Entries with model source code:
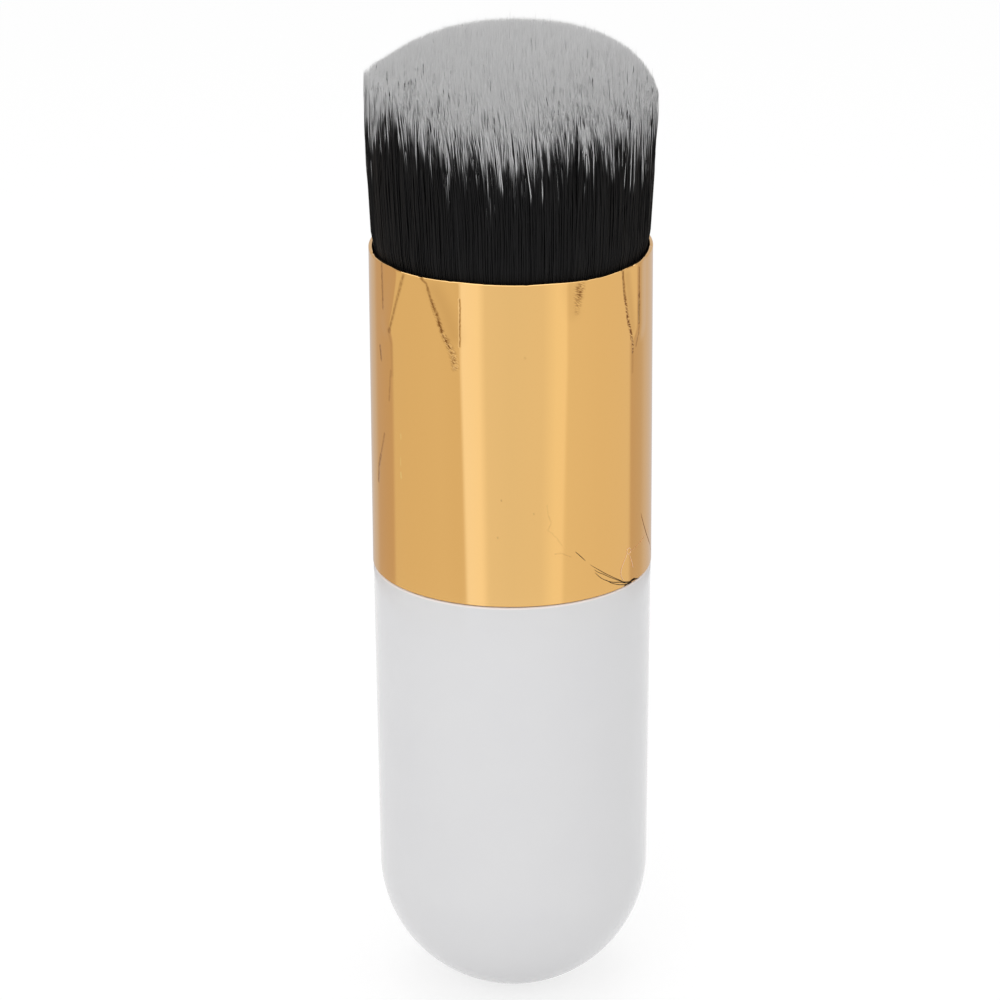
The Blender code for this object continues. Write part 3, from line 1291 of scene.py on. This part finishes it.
@dataclass
class FibreHead:
    """The bundle: fine strands from the potted roots, bulging over the lip and trimmed to a dome.

    Real fibres are under 0.1 mm thick. They are drawn a little thicker than that, and fewer. The tuples
    waxing, kinks and pale_shares hold one value for each ring of a strand, from its root to its tip.
    """

    count: int = 36000
    strand_radius: float = 0.055
    width_shares: tuple[float, float] = (0.8, 1.15)
    scatter: float = 0.25
    free_height: float = 1.2
    shoulder_height: float = 14.1
    dome_height: float = 5.63
    dome_flatness: float = 2.97
    dome_edge_roundness: float = 1.47
    dome_shift: float = 0.77
    dome_shift_fall: float = 3.36
    dome_tilt: float = 0.17
    corner_rise: float = 2.05
    corner_azimuth: float = -76.0
    corner_spread: float = 38.0
    corner_fall: float = 13.0
    tip_unevenness: float = 0.075
    stray_tip_share: float = 0.04
    stray_tip_reach: float = 0.14
    stray_tip_most: float = 0.9
    taper_length: float = 2.2
    rim_ring_depth: float = 0.2
    ring_room: float = 0.2
    black_room: float = 1.0
    pale_room: float = 0.5
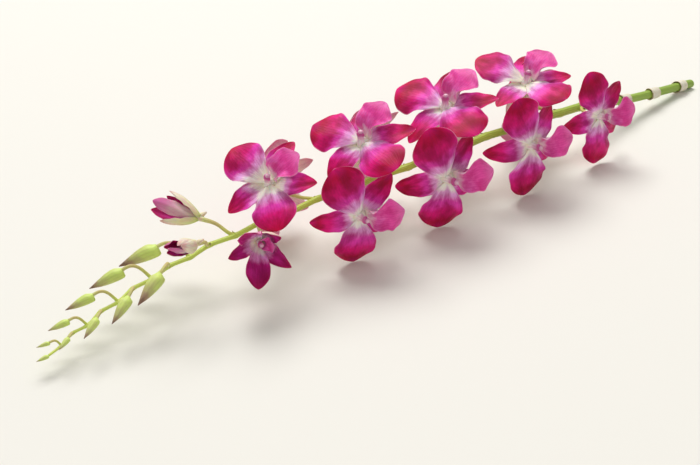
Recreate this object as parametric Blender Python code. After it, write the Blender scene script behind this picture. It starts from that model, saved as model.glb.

YOUR OBJECTIVE: Nothing should be left out: repeat all of the data exactly.

OUTPUT BELOW:
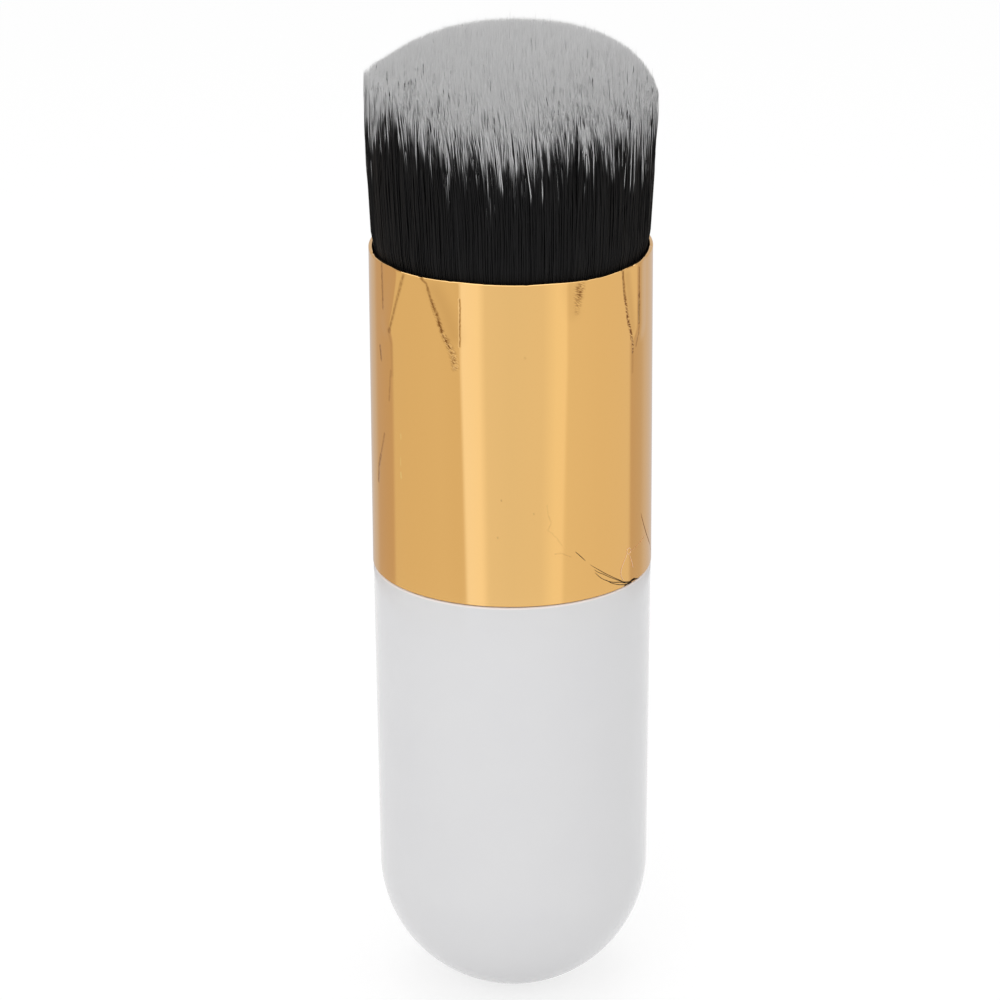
The Blender code for this object continues. Write part 3, from line 1291 of scene.py on. This part finishes it.
@dataclass
class FibreHead:
    """The bundle: fine strands from the potted roots, bulging over the lip and trimmed to a dome.

    Real fibres are under 0.1 mm thick. They are drawn a little thicker than that, and fewer. The tuples
    waxing, kinks and pale_shares hold one value for each ring of a strand, from its root to its tip.
    """

    count: int = 36000
    strand_radius: float = 0.055
    width_shares: tuple[float, float] = (0.8, 1.15)
    scatter: float = 0.25
    free_height: float = 1.2
    shoulder_height: float = 14.1
    dome_height: float = 5.63
    dome_flatness: float = 2.97
    dome_edge_roundness: float = 1.47
    dome_shift: float = 0.77
    dome_shift_fall: float = 3.36
    dome_tilt: float = 0.17
    corner_rise: float = 2.05
    corner_azimuth: float = -76.0
    corner_spread: float = 38.0
    corner_fall: float = 13.0
    tip_unevenness: float = 0.075
    stray_tip_share: float = 0.04
    stray_tip_reach: float = 0.14
    stray_tip_most: float = 0.9
    taper_length: float = 2.2
    rim_ring_depth: float = 0.2
    ring_room: float = 0.2
    black_room: float = 1.0
    pale_room: float = 0.5
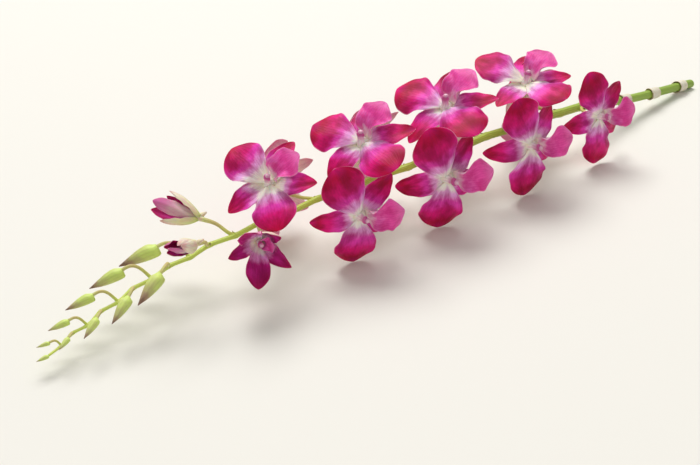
Recreate this object as parametric Blender Python code. After it, write the Blender scene script behind this picture. It starts from that model, saved as model.glb.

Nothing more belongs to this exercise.